The so-called Freedom of Speech Council is the final piece of the puzzle to centralise the state power over online platforms in Poland. The Council is directly appointed by the parliament’s lower house, and should act as an appeal body for those individuals who are not satisfied with the outcome of online platforms’ internal complaint procedures. Behind closed doors, five members of the Council would deliberate, and could order the restoration of restricted content or access to users’ profile, giving platforms a mere 24 hours to comply. This enforcement mechanism is completely incompatible with the harmonised oversight structure discussed at the EU level that would also guarantee the application of the EU Charter of fundamental rights — which is often ignored by the current Polish government.
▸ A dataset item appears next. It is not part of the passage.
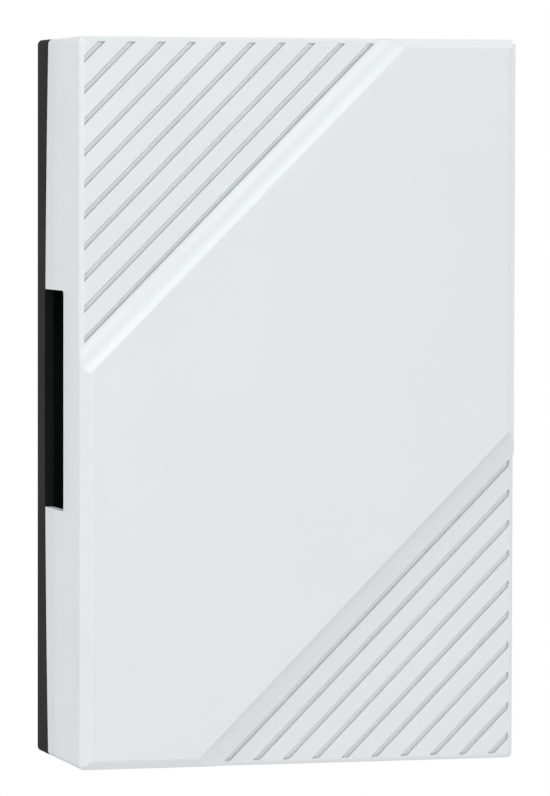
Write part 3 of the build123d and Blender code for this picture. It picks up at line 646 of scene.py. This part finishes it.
def side_wall(sizes, outer, inner, opened):
    """A side wall of every row, from the front's edge down the outside, round the rear rim and up the
    inside. Its rim is on the bowed line rim + R - sqrt(R^2 - z^2), or where the slot is open on the
    slot's front edge."""
    share = np.array([0.0, 0.0, 0.0, 0.0, 0.03, 0.11, 0.89, 0.97, 1.0, 1.0, 1.0])
    flat = outer[:, None] + (inner - outer)[:, None] * share[None, :, None]
    z = np.abs(sizes.height / 2 - flat[..., 1])
    bow = ((sizes.height / 2) ** 2 + sizes.rim_bow**2) / (2.0 * sizes.rim_bow)
    rim = sizes.rim + bow - np.sqrt(bow**2 - z**2)
    slot = sizes.slot_front - round_over(sizes.slot_half - z, sizes.slot_corner)
    end = np.where(opened[:, None], slot, rim)
    lift = np.array([0.0, 0.0, 0.25, 0.25, 0.07, 0.0, 0.0, 0.07, 0.25, 0.25, 0.0]) * MM
    depth = end + lift
    closed_line = sizes.slot_front - sizes.slot_corner + lift[2]
    for column in (2, 9):
        depth[:, column] = np.where(opened, depth[:, column], closed_line)
    top = cover_front(sizes, outer[:, 0], outer[:, 1])
    depth[:, 0] = top - 0.4 * MM
    depth[:, 1] = top - 2.5 * MM
    depth[:, 10] = cover_back(sizes, inner[:, 0], inner[:, 1]) - 1.0 * MM
    return np.concatenate([flat, depth[..., None]], axis=-1)


def cover_surface(sizes):
    """The cover as one closed sheet. Each row is a loop at one place along the diagonal: over the front,
    down a side wall, round its rim, over the front's inner face and round the other side wall."""
    rows, ends = cover_rows(sizes)
    outlines = []
    for swap in (False, True):
        width, height = (sizes.height, sizes.width) if swap else (sizes.width, sizes.height)
        outer = half_outline(width, height, 0.0, sizes.corner, sizes.wall + 1.0 * MM)
        inner = half_outline(width, height, sizes.wall, 1.0 * MM, 1.0 * MM)
        place = np.interp(rows, outer.sum(axis=1) / math.sqrt(2.0), np.arange(len(outer)))
        number_along = np.arange(len(outer))
        for line in (outer, inner):
            at = np.stack([np.interp(place, number_along, line[:, k]) for k in (0, 1)], -1)
            outlines.append(at[:, ::-1] if swap else at)
    left, left_inner, right, right_inner = outlines
    order = np.arange(len(rows))
    opened = [
        (order > np.searchsorted(rows, low - 1e-7)) & (order < np.searchsorted(rows, high + 1e-7) - 1)
        for low, high in (ends[:2], ends[2:])
    ]
    near = [0.0, 0.015, 0.06, 0.13, 0.22, 0.35, 0.5, 0.68, 0.8, 0.9, 1.0, 1.12]
    near += [1.3, 1.38, 1.45, 1.52, 1.6, 1.8, 2.05, 2.2, 2.32, 2.42, 2.54, 2.75, 3.1]
    front = spread(left, right, np.array(near) * MM * math.sqrt(2.0), 8)
    front = np.concatenate([front, cover_front(sizes, front[..., 0], front[..., 1])[..., None]], axis=-1)
    near = np.array([0.0, 0.06, 0.2, 0.4, 0.6, 2.4, 2.55, 2.7, 2.8]) * MM * math.sqrt(2.0)
    back = spread(right_inner, left_inner, near, 4)
    back = np.concatenate([back, cover_back(sizes, back[..., 0], back[..., 1])[..., None]], axis=-1)
    down = side_wall(sizes, right, right_inner, opened[1])
    up = side_wall(sizes, left, left_inner, opened[0])[:, ::-1]
    loops = np.concatenate([front, down, back, up], axis=1)
    x = loops[..., 0] - sizes.width / 2
    z = sizes.height / 2 - loops[..., 1]
    return surface(stacked(x, -loops[..., 2], z), False, True)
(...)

How can the EU’s DSA prevail?
As the EU process enters its next phase in both the European Parliament and Council, national proposals continue to create overbroad and disproportionate obligations for online platforms. They undermine the EU’s ability to reach a harmonised standard for platform governance.
The EU slogan, “unified in diversity”, should be the foundation of all processes, but Member States are suddenly prioritising contextual and cultural differences in order to push their own hidden — or downright obvious — populist agendas. When announcing their legislative proposals, Poland and France cited the need to seriously “consider national specificities” and to take “onboard all the cultural differences” between nations and the EU when tackling platforms’ content governance models. Different words, different goals, but same outcome.
We call on EU Member States to actively participate in the negotiation process of the DSA rather than creating further division in Europe.